:: EXERCISE GOAL ::
Look through the entries below and count the lines with the word "from" in them; give only the number.

:: GIVEN DATA ::
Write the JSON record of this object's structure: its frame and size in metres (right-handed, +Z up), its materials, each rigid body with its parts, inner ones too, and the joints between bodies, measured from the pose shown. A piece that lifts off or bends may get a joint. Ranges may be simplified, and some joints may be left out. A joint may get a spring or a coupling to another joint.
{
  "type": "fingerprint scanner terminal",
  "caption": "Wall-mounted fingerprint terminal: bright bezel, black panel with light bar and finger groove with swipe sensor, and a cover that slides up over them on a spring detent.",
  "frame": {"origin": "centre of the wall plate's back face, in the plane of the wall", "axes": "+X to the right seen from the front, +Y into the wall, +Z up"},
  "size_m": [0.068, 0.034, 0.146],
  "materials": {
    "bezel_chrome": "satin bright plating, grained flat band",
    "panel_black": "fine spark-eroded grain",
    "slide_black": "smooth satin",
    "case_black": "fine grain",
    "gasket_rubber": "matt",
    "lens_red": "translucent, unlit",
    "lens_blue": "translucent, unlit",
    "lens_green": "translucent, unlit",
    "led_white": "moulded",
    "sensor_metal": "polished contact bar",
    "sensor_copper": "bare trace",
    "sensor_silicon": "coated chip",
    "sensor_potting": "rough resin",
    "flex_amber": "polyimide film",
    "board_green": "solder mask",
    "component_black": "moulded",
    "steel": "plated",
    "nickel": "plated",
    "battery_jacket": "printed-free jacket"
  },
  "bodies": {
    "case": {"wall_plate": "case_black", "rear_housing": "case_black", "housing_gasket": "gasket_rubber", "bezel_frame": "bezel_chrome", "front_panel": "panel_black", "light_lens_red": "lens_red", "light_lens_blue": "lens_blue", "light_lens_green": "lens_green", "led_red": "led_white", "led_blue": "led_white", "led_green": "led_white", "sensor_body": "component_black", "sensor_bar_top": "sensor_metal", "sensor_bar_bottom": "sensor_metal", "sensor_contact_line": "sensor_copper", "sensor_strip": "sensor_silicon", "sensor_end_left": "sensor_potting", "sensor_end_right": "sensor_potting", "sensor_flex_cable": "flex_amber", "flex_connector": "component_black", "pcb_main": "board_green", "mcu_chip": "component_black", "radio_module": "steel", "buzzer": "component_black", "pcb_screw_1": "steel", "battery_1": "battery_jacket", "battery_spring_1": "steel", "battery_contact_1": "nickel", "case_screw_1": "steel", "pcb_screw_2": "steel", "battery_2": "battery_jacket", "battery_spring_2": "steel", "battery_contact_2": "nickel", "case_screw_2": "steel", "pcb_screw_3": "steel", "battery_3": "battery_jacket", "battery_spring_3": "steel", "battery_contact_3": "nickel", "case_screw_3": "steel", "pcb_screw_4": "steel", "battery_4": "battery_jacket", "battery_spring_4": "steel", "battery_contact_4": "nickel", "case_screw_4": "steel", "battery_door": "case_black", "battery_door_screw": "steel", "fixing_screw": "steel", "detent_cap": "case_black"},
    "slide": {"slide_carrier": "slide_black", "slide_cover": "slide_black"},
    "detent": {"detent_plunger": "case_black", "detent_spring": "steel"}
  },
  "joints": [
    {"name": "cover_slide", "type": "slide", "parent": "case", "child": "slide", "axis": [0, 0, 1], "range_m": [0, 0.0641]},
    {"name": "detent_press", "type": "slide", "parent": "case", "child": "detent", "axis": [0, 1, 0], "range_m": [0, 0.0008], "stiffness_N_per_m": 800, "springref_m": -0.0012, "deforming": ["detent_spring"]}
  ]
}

==

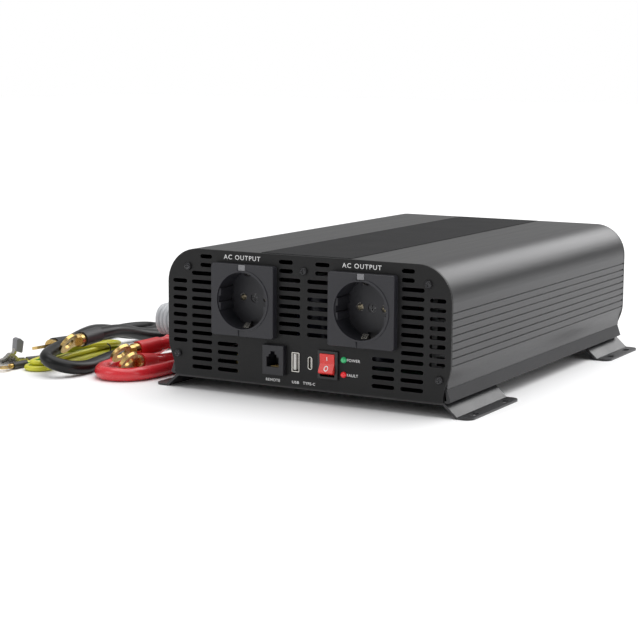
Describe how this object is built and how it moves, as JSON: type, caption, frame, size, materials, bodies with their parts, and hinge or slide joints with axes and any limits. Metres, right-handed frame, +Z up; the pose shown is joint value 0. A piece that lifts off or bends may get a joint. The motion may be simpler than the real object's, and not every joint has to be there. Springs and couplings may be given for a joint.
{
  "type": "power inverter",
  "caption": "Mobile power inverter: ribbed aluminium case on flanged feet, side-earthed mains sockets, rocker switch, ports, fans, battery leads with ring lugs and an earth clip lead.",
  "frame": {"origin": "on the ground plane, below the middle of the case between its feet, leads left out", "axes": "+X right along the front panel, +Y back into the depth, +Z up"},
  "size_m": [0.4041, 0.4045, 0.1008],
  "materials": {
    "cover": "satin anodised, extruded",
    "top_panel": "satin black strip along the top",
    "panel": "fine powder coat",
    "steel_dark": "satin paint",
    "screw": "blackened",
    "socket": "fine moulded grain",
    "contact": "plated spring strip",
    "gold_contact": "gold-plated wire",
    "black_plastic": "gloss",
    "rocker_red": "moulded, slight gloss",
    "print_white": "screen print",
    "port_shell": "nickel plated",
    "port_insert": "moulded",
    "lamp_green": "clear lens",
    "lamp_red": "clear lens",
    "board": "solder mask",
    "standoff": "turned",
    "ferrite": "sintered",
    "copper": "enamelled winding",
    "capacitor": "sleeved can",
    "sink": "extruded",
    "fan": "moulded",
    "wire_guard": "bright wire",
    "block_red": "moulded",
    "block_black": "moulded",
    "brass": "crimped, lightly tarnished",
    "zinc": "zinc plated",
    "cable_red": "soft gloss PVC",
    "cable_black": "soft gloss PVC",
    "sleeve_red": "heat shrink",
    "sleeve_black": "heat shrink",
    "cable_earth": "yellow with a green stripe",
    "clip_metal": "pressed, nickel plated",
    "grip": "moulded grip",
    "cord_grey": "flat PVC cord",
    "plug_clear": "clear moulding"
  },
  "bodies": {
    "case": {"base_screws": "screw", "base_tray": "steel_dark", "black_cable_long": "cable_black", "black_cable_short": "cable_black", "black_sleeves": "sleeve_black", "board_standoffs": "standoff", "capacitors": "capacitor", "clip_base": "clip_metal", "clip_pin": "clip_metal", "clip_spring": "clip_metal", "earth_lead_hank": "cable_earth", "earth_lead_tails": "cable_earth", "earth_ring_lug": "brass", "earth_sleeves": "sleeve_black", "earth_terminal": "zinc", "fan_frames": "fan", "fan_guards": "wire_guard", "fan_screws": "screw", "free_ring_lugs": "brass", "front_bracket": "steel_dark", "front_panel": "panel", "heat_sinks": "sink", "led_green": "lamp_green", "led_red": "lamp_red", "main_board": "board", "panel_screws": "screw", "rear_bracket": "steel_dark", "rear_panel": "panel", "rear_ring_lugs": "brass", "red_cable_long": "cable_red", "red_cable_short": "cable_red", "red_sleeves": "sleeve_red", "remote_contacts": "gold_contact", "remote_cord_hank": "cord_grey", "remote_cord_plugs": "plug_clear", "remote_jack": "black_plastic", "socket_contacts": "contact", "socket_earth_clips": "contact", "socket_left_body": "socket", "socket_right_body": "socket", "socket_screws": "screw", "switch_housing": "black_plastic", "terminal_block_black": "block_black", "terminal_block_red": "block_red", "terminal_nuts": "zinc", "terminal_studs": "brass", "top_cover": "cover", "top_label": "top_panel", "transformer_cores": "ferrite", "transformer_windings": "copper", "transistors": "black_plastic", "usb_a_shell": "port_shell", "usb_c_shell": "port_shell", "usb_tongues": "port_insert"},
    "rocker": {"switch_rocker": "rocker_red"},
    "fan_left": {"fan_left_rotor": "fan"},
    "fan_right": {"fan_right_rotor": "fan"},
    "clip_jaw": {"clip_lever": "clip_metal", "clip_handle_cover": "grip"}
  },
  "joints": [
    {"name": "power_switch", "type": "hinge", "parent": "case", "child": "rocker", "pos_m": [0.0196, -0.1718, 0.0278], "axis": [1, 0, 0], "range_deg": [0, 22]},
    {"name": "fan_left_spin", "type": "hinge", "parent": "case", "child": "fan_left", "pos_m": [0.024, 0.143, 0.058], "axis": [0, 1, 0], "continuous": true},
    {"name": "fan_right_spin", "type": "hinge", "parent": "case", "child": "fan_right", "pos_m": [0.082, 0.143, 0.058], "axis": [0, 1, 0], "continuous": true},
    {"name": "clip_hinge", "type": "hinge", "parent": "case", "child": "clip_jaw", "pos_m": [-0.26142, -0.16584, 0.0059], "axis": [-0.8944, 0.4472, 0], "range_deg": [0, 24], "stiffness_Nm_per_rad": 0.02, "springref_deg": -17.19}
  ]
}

:: COMPLETED TASK ::
2